[383] These two treaties are interesting in various particulars. They contained fewer concessions, fewer departures from established practice than any others of the nine. They were made primarily for the maintenance of peace on the Texan frontier. That fact is only too evident from their contents and from the circumstances of their negotiation. One of the chief reasons, cited by Texas, for her withdrawal from the Union was the failure of the United States to protect her from Indian ravages. It seems never to have occurred to her to mention the fact that her citizens, by their aggressions, had constantly provoked the ravages, if such we can call them. The northern counties of Texas were not “Southern” in climate or industries, so it was especially necessary to enlist their sympathy in the Confederate cause by keeping the Indians of the plains quiet and peaceful.

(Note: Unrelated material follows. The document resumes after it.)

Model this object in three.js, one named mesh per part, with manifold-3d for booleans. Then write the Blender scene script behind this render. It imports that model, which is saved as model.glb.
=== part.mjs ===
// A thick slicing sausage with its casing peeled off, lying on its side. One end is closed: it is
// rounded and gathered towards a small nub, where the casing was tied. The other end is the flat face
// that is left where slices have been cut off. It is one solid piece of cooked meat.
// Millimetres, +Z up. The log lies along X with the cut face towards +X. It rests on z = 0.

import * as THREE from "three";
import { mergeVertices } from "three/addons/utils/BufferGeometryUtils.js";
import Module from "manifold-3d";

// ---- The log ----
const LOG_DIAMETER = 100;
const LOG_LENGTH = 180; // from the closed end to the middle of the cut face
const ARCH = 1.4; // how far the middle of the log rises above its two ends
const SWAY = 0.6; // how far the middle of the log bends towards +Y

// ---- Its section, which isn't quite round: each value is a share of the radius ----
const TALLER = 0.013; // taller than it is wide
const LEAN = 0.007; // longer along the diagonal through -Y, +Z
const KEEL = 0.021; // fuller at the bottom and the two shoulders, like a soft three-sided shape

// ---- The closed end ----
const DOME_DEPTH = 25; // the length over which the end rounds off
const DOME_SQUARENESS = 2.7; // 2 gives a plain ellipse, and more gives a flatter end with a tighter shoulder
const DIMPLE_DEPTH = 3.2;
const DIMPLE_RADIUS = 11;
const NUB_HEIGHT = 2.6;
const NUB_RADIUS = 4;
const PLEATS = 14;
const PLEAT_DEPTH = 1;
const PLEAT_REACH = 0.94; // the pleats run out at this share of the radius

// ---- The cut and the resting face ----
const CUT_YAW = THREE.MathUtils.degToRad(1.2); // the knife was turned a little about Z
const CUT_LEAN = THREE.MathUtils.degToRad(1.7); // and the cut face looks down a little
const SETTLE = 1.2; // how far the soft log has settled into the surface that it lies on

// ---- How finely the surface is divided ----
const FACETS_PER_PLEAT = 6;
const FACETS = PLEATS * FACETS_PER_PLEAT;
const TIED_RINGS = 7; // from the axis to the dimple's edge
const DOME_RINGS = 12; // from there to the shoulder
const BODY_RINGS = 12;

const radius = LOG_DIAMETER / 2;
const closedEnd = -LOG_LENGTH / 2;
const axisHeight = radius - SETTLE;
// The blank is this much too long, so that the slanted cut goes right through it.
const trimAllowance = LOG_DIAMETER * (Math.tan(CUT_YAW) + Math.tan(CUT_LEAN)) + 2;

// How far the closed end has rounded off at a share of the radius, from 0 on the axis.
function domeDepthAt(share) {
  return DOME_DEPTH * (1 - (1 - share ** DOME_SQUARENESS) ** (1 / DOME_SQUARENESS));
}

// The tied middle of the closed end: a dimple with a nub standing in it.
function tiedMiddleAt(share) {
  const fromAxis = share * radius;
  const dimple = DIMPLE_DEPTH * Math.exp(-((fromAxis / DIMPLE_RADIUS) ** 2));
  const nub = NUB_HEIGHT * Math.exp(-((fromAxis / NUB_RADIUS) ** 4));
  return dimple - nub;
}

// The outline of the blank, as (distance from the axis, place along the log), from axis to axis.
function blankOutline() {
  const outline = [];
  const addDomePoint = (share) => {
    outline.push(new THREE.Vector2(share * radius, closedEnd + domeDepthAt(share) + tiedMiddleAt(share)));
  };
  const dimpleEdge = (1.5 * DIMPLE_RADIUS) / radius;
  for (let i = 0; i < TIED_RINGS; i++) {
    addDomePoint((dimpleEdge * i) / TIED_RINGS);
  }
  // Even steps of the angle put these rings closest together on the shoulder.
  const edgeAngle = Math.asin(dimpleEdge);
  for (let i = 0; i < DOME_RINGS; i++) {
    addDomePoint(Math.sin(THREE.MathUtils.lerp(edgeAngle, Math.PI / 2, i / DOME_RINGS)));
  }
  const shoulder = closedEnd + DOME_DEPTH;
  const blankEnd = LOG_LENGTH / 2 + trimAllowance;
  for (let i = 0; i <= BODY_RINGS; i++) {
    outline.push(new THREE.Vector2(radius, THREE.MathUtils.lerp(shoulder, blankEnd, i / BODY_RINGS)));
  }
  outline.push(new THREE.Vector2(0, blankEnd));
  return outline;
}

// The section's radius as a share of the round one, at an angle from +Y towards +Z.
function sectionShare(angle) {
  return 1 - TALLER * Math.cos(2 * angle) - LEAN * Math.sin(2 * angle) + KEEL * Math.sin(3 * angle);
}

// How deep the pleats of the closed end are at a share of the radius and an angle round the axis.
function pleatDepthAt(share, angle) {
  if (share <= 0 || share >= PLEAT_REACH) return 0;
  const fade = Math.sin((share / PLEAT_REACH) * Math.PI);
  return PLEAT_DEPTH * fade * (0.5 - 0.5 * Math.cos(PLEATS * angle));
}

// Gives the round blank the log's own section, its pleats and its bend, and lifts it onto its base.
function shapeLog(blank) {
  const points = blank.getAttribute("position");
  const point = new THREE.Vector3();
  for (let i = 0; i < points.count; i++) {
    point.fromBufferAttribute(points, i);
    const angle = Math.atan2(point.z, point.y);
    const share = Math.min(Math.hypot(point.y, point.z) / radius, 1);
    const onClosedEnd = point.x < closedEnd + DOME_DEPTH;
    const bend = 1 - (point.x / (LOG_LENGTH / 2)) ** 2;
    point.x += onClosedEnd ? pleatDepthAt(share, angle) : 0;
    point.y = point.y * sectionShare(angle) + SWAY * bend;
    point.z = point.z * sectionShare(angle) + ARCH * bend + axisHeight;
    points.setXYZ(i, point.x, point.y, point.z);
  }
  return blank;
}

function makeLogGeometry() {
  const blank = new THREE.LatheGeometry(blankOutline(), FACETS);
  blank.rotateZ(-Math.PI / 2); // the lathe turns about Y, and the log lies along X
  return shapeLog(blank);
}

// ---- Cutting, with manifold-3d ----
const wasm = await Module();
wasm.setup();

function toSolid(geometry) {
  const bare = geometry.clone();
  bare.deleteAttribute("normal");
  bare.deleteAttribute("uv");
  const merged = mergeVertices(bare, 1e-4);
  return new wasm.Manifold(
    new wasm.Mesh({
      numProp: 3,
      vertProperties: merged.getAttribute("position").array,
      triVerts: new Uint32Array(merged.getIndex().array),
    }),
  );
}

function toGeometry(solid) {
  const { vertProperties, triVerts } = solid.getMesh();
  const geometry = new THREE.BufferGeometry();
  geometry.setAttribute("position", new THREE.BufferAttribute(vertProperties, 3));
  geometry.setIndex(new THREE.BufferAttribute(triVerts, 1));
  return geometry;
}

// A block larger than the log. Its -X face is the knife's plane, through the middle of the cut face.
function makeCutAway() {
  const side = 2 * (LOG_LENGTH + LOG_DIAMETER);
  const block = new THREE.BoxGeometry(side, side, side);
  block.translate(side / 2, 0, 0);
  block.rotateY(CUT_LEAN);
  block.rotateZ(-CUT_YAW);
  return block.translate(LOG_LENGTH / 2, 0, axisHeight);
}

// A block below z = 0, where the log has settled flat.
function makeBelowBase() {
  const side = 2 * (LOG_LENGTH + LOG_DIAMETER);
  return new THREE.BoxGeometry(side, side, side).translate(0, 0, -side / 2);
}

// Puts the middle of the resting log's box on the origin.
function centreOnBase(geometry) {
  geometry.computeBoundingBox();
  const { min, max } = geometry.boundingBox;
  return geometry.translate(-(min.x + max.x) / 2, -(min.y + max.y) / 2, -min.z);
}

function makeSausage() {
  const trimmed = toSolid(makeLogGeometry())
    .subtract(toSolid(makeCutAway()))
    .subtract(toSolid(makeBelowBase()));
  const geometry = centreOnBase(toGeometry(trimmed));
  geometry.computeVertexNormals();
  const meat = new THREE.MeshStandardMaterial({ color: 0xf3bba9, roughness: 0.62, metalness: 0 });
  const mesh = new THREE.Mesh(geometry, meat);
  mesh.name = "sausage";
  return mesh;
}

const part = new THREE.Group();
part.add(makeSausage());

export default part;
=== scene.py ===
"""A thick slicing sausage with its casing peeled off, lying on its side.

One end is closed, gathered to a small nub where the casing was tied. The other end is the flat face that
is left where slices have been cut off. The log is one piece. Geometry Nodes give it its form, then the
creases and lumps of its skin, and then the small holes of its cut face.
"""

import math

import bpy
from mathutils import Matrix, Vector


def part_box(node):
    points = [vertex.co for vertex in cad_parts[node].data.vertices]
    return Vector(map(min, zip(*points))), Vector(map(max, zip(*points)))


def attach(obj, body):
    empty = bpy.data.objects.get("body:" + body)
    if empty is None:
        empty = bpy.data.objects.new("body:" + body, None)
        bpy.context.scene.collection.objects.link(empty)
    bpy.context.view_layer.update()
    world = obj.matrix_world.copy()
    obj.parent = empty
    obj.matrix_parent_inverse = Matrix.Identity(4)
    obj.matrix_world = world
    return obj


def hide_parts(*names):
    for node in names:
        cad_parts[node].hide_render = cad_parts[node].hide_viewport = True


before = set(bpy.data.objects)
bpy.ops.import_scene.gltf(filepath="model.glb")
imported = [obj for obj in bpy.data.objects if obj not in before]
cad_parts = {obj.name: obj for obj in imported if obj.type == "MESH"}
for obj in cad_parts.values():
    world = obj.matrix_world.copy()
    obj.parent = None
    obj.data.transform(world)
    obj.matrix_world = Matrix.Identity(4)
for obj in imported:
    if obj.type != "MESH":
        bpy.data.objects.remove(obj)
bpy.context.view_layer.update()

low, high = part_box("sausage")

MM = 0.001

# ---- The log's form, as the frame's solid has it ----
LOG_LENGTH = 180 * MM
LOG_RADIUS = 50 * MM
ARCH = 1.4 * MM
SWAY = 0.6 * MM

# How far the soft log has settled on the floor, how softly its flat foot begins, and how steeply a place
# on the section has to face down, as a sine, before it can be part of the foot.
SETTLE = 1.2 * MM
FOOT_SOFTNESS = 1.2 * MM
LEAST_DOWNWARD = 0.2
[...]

The Comanche treaties were also interesting in the matter of their signatures and of their schedules. The signatures included that of Rector, of the Creek chiefs, Motey Kennard and Chilly McIntosh, and of the Seminole chief, John Jumper. The schedules promised such things as the following to the Indians but in amounts that were beautifully indefinite:
Blue drilling, warm coats, calico, plaid check, regatta cotton shirts, socks, hats, woolen shirts, red, white and blue blankets, red and blue list cloth, shawls and handkerchiefs, brown domestic, thread, yarn and twine, shoes, for men and women, white drilling, ribbons, assorted colors, beads, combs, camp kettles, tin cups and buckets, pans, coffee pots and dippers, needles, scissors and shears, butcher knives, large iron spoons, knives and forks, nails, hatchets and hammers, augers, drawing knives, gimlets, chopping axes, fish-hooks, ammunition, including powder, lead, flints and percussion caps, tobacco.
Two of a kind would have satisfied most of the requirements of these schedules. The list of things is interesting from the standpoint of domesticity and general utility and also from the standpoint of the things that the same Indians had previously seemed to need in such immense quantities. For illustration it would be well to note that when Agent Leeper handed in his last accounts to the United States government, he claimed to have issued during the second quarter of 1861 to the Indians at the Wichita Agency, 550 pounds of coffee, 550 pounds of sugar, 650 pounds of soap, 600 pounds of tobacco, etc.
In conclusion, with respect to these Comanche treaties, we may say that, since the Choctaw and Chickasaw Treaty had put the Leased District under the jurisdiction of the C. S. A., there was very little for the reservees themselves to do, except take the protection and other things offered by the Confederacy (the Comanches of the Prairie and Staked Plain had promised to become reservees on the Leased District) and be content. Pike did not bother about promising to make them citizens eventually or about making them admit the legality of the institution of slavery. Their political status had never been high and it was no higher under the Confederacy than it had been under the Union.
[384] The Tonkawas seem to have been the ones who were the most completely persuaded of all to adhere to the South and they continued unwaveringly loyal thereafter to its failing fortunes [S. S. Scott to Governor Winchester Colbert, dated Fort Arbuckle, November 10, 1862; Colbert to Scott, same date; Moore’s Rebellion Record, vol. vi, 6; Commissioner of Indian Affairs, Report, 1863, House Executive Documents, 38th congress, first session, vol. iii, 143; Indian Office, Report Book, no. 19, pp. 186-188]. Apparently the Confederacy was rather careful in carrying out its obligations to the Tonkawas. Among the Leeper Papers are various documents proving this, such as an unsigned receipt for money received from Pike, July 19, 1862, to carry out the terms of Articles XVI and XVII of the treaty of August 12, 1861; and a copy of a letter, from Leeper probably, to J. J. Sturm, commissary, dated November 30, 1861, complaining that Sturm had not followed “instructions in making issues to Tonkahua Indians.”
[385] Journal, vol. i, 565.
[386] Message of Dec. 12, 1861 [Richardson, op. cit., vol. i, 149-151; Official Register, fourth ser., vol. i, 785-786].
[387] This report I have been unable to find.